# Why was my thread taken down????



## calauria (Jul 17, 2010)

What happened to my "It still feels like rape" thread? I don't understand why it was taken down, since I'm sure that other women have gone through this


----------



## calauria (Jul 17, 2010)

Actually, I'm quite insulted about having shared painful experiences and have it taken down. Without a reason. As I'm sure there may be other women who have been through this. I don't like being silenced that PISSES ME OFF!!

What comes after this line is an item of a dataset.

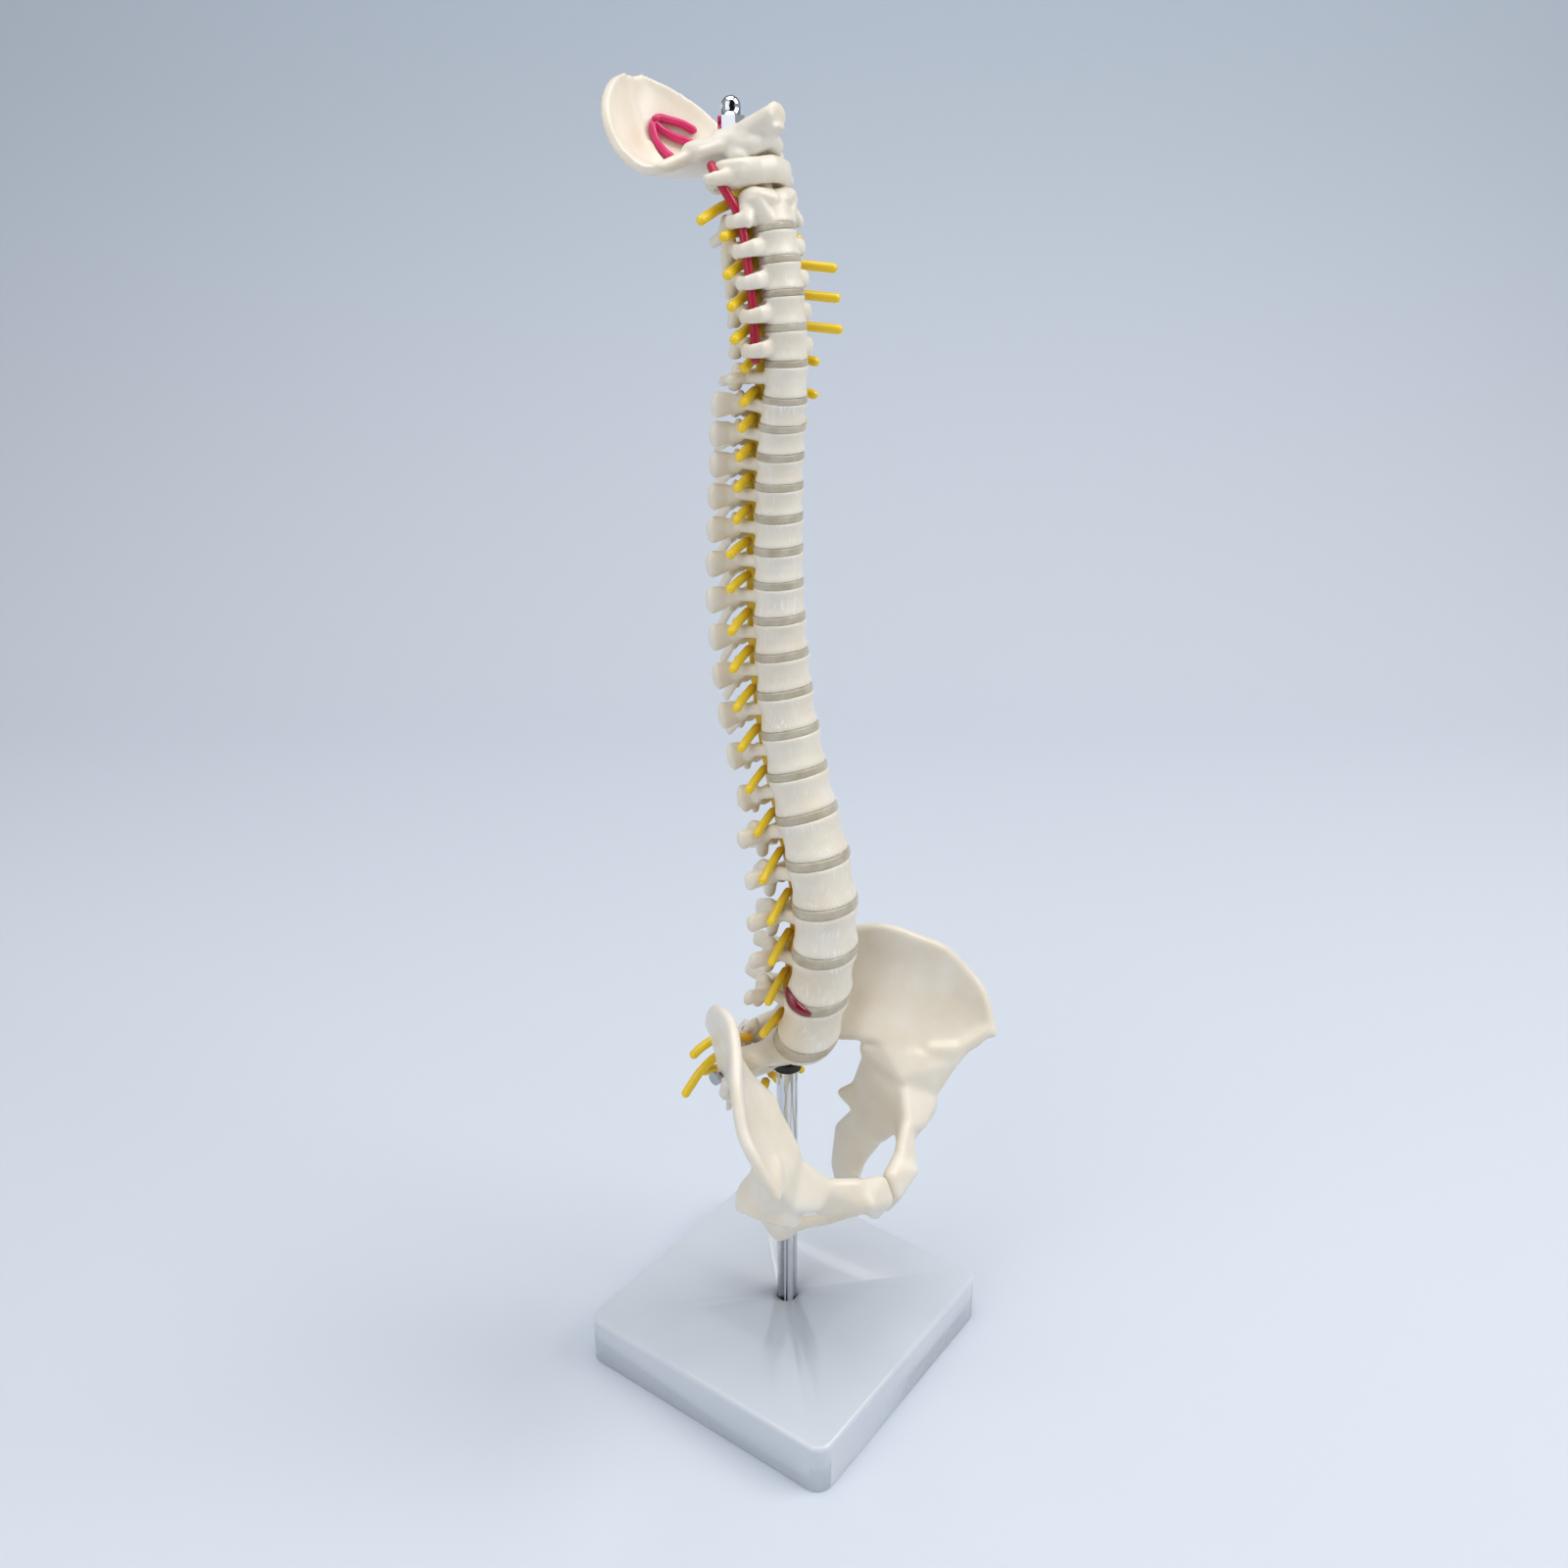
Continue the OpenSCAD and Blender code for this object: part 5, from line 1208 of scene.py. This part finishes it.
def skull_parts():
    """Spoon, ridges, joint knobs, stub and boss."""
    stations, us = np.linspace(0, 13, 79), np.linspace(-1, 1, 49)
    grid = [[skull_mid(i, u) for u in us] for i in stations]
    thick = [[lookup(-smooth_rows(SKULL, i)[0], [[4, 5.6], [13, 3.6], [20, SKULL_T]])
              + 0.9 * max(0, (abs(u) - 0.86) / 0.14)
              + 0.35 * math.sin(9 * u + 1.3 * i) * math.exp(-(u * 3) ** 2) for u in us]
             for i in stations]
    parts = [sheet(grid, thick)]
    ridge = [skull_point(i, 0, SKULL_T / 2) for i in np.linspace(5, 10.6, 12)]
    parts += [lump((*a, 1.1, 1.1, 0.9), (*b, 1.1, 1.1, 0.9)) for a, b in zip(ridge, ridge[1:])]
    cross = [skull_point(8.2, u, SKULL_T / 2 - 0.2) for u in np.linspace(-0.8, 0.8, 13)]
    parts += [lump((*a, 0.9, 1.3, 0.8), (*b, 0.9, 1.3, 0.8)) for a, b in zip(cross, cross[1:])]
    under = [skull_point(8.4, u, -SKULL_T / 2 + 0.2) for u in np.linspace(-0.7, 0.7, 11)]
    parts += [lump((*a, 0.9, 1.2, 0.8), (*b, 0.9, 1.2, 0.8)) for a, b in zip(under, under[1:])]
    side = [lump((6.4, 15.6, 435.6, 3.2, 3.6, 2.8), (7.8, 12, 433.6, 2.6, 3.2, 2.2)),
            lump((5.4, 12, 438.6, 3, 3.4, 2.8), (8.8, 19, 437.2, 3, 4, 2.8)),
            lump((8.8, 19, 437, 3, 4, 2.8), (12, 26, 435.4, 3.2, 4, 2.6)),
            lump((9.6, 17, 436.4, 2.6, 2.6, 1.9), (14, 21, 434.8, 2, 2.4, 1.8)),
            lump((2.6, 5.6, 444.2, 1.8, 2, 2.6), (5, 12, 440.6, 2.8, 3, 2.8)),
            lump((5, 12, 440.6, 2.6, 2.8, 2.4), (8, 20, 438.6, 2.4, 2.8, 2.2)),
            lump((14, 27, 433.6, 3, 3, 1.8), (21, 30, 430.8, 2.6, 2.6, 1.6)),
            lump((0, 8.4, 438.8, 3, 3, 3.4), (4.6, 9.8, 436.6, 3.2, 3, 3), (6.4, 12.6, 437, 3, 3, 3))]
    parts += [p for s in side for p in both(s)]
    parts += [lump((0, 4.9, 444, 4.3, 1.1, 4.2), (0, 9, 441.4, 3.9, 2.6, 3.4)),
              lump((0, 9, 441.4, 3.9, 2.6, 3.4), (0, 14, 438.8, 5.6, 3, 3))]
    boss = ((7.2, 434.4), (7, 437), (5.7, 438.6), (5.4, 439.4), (5.1, 439.95))
    return parts + [loft([[(r * math.cos(a), NUT_BACK + r * math.sin(a), z) for a in turns(40)] for r,
                          z in boss])]


plate = moulded(make_object("skull_plate", skull_parts()), 0.56, 7)
drilled(plate, [rod_shape((0, NUT_BACK, 420), (0, NUT_BACK, 450), 1.6)])
dress(plate, BONE, "bone", "skull_base")
print("skull base:", len(plate.data.polygons), "faces")

# %% [markdown]
# The magenta artery lies on the inner face as a fork of three arms. Its points are read off the
# plate's own surface, so that it follows the dish.
# %% Artery in the skull base
LIFT = (SKULL_T + 2.6) / 2 + 0.1
FORK = [[(11.2, 0.3), (10.8, 0.39), (10.35, 0.48), (9.9, 0.56), (9.3, 0.61)],
        [(11.2, 0.3), (11.15, 0.48), (10.75, 0.62), (10.3, 0.71), (9.7, 0.75)],
        [(11.2, 0.3), (11, 0.18), (10.5, 0.12), (10.05, 0.14), (9.4, 0.18)]]
arms = [[skull_point(i, u, LIFT) for i, u in chain] for chain in FORK]
tubes("skull_artery", arms, 1.25, MAGENTA, "basal_artery", "basal_artery")
print("artery arms:", len(arms))

# %% [markdown]
# # Rod, nut, ring, screws and base
# These CAD solids already have the right shape. Their meshes are merged copies with smooth
# shading, because loose flat triangles would break the mirror image in the chrome.
# %% Stand and fittings


def polished(node, name, material, slot, angle=25):
    """Merged and smooth-shaded copy of a CAD node."""
    bm = bmesh.new()
    bm.from_mesh(nodes[node].data)
    bmesh.ops.remove_doubles(bm, verts=bm.verts, dist=1e-6)
    mesh = bpy.data.meshes.new(name)
    bm.to_mesh(mesh)
    bm.free()
    mesh.shade_smooth()
    mesh.set_sharp_from_angle(angle=math.radians(angle))
    return dress(put(name, mesh), material, slot, node)


for node, name, material, slot in (
        ("support_rod", "chrome_rod", CHROME, "chrome"), ("cap_nut", "dome_nut", CHROME, "chrome"),
        ("washer", "nut_washer", CHROME, "chrome"), ("rod_collar", "rubber_ring", RUBBER, "collar"),
        ("hip_screws", "joint_screws", STEEL, "steel"), ("core_rod", "core_wire", STEEL, "steel"),
        ("base_plate", "base_slab", PLATE, "base")):
    piece = polished(node, name, material, slot)
    print(name, len(piece.data.polygons), "faces")

# %% [markdown]
# # Studio and camera
# The model stands on a pale sweep of paper that curves up behind it. The camera is where the
# photographer stood: a little above the skull, looking down past the right hip.
# %% Paper, camera and lamps


def sweep_finish():
    """Matt pale blue-grey paper, darker up the wall as painted shade."""
    material, tree, shader = finish("pale_blue_paper", Roughness=0.7)
    where = place_in(tree)
    split = add(tree, "ShaderNodeSeparateXYZ", {0: where})
    # painted shade: the paper's colour darkens with height up the wall
    painted_wall_shade = ramp(tree, split.outputs["Z"], 0.0, 1.1)
    fibre = noise(tree, where, 2, 3.0)
    wear(tree, shader, "Base Color", blend(tree, painted_wall_shade, "#D9DFE7", "#A9B4C1"))
    relief(tree, shader, fibre, 0.08, 0.0003)
    return material


HEADING, PITCH = math.radians(-53.75), math.radians(22.4)
FOCAL_PX, PHOTO_PX = 1417, 1600
CAMERA = Vector((-0.3513, -0.2561, 0.419))


def paper_sweep():
    """Floor that runs away from the camera and curves up into a wall."""
    profile = [(-1.6, 0), (0.7, 0)] + [(0.7 + 0.6 * math.sin(a), 0.6 - 0.6 * math.cos(a))
                                       for a in np.linspace(0.1, math.pi / 2, 16)]
    profile.append((1.3, 3.0))
    away = np.array([math.cos(math.pi / 2 + HEADING), math.sin(math.pi / 2 + HEADING), 0])
    across = np.array([-away[1], away[0], 0])
    verts = [away * d + across * s + np.array([0, 0, z - 0.0003]) for d, z in profile for s in (2.6, -2.6)]
    faces = [[2 * i, 2 * i + 1, 2 * i + 3, 2 * i + 2] for i in range(len(profile) - 1)]
    mesh = bpy.data.meshes.new("paper")
    mesh.from_pydata([tuple(v) for v in verts], [], faces)
    mesh.shade_smooth()
    mesh.materials.append(sweep_finish())
    return put("paper", mesh)


paper_sweep()

lens = bpy.data.cameras.new("camera")
lens.sensor_width = 36
lens.lens = FOCAL_PX / PHOTO_PX * lens.sensor_width
lens.clip_start, lens.clip_end = 0.01, 20
camera = put("camera", lens)
camera.location = CAMERA
camera.rotation_euler = (math.radians(90) - PITCH, 0, HEADING)
bpy.context.scene.camera = camera


def lamp(name, location, aim, size, power, colour="#FFFFFF"):
    """Soft square lamp aimed at a point."""
    light = bpy.data.lights.new(name, "AREA")
    light.size, light.energy, light.color = size, power, linear(colour)[:3]
    obj = put(name, light)
    obj.location = location
    obj.rotation_euler = (Vector(aim) - Vector(location)).to_track_quat("-Z", "Y").to_euler()


lamp("key", (0.5, -0.9, 1.3), (0, 0, 0.25), 0.9, 11)
lamp("fill", (-1.1, 0.1, 0.9), (0, 0, 0.25), 1.0, 4, "#F4F7FF")
lamp("top", (-0.1, 0.1, 1.7), (0, 0, 0.2), 1.2, 10)

world = bpy.data.worlds.new("room")
bpy.context.scene.world = world
world.use_nodes = True
sky = world.node_tree
towards = add(sky, "ShaderNodeVectorMath",
              {0: add(sky, "ShaderNodeTexCoord").outputs["Generated"], 1: (-0.72, -0.52, 0.45)},
              operation="DOT_PRODUCT").outputs["Value"]
room = ramp(sky, towards, 0.55, 0.8)
mirrored = add(sky, "ShaderNodeMath",
               {0: room, 1: add(sky, "ShaderNodeLightPath").outputs["Is Glossy Ray"]},
               operation="MULTIPLY").outputs[0]
sky.links.new(blend(sky, mirrored, "#E3E7EC", "#23272C"), sky.nodes["Background"].inputs["Color"])
sky.nodes["Background"].inputs["Strength"].default_value = 0.5
bpy.context.scene.view_settings.view_transform = "Standard"
print("camera at", [round(v, 3) for v in camera.location])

Moderators or whomever could you give me one good reason why you removed my post??


----------



## KittyKitten (Jul 17, 2010)

calauria said:


> Actually, I'm quite insulted about having shared painful experiences and have it taken down. Without a reason. As I'm sure there may be other women who have been through this. I don't like being silenced that PISSES ME OFF!!
> 
> Moderators or whomever could you give me one good reason why you removed my post??



I don't understand either. There are so many far worse posts on Dims that do not get taken down.


----------



## calauria (Jul 17, 2010)

happyface83 said:


> I don't understand either. There are so many far worse posts on Dims that do not get taken down.



I don't get it!! Do they want us to have a voice or not? Hell, they need to make up their damn minds!! I'M PISSED!!


----------



## olwen (Jul 17, 2010)

Calauria, please check your inbox!!!



It is a *very sensitive *topic and no one did anything wrong. Calauria, your rape thread will be reapproved and reopened after a bit more clarification and mod discussion.

Thanks everyone for your patience.

/Mod


----------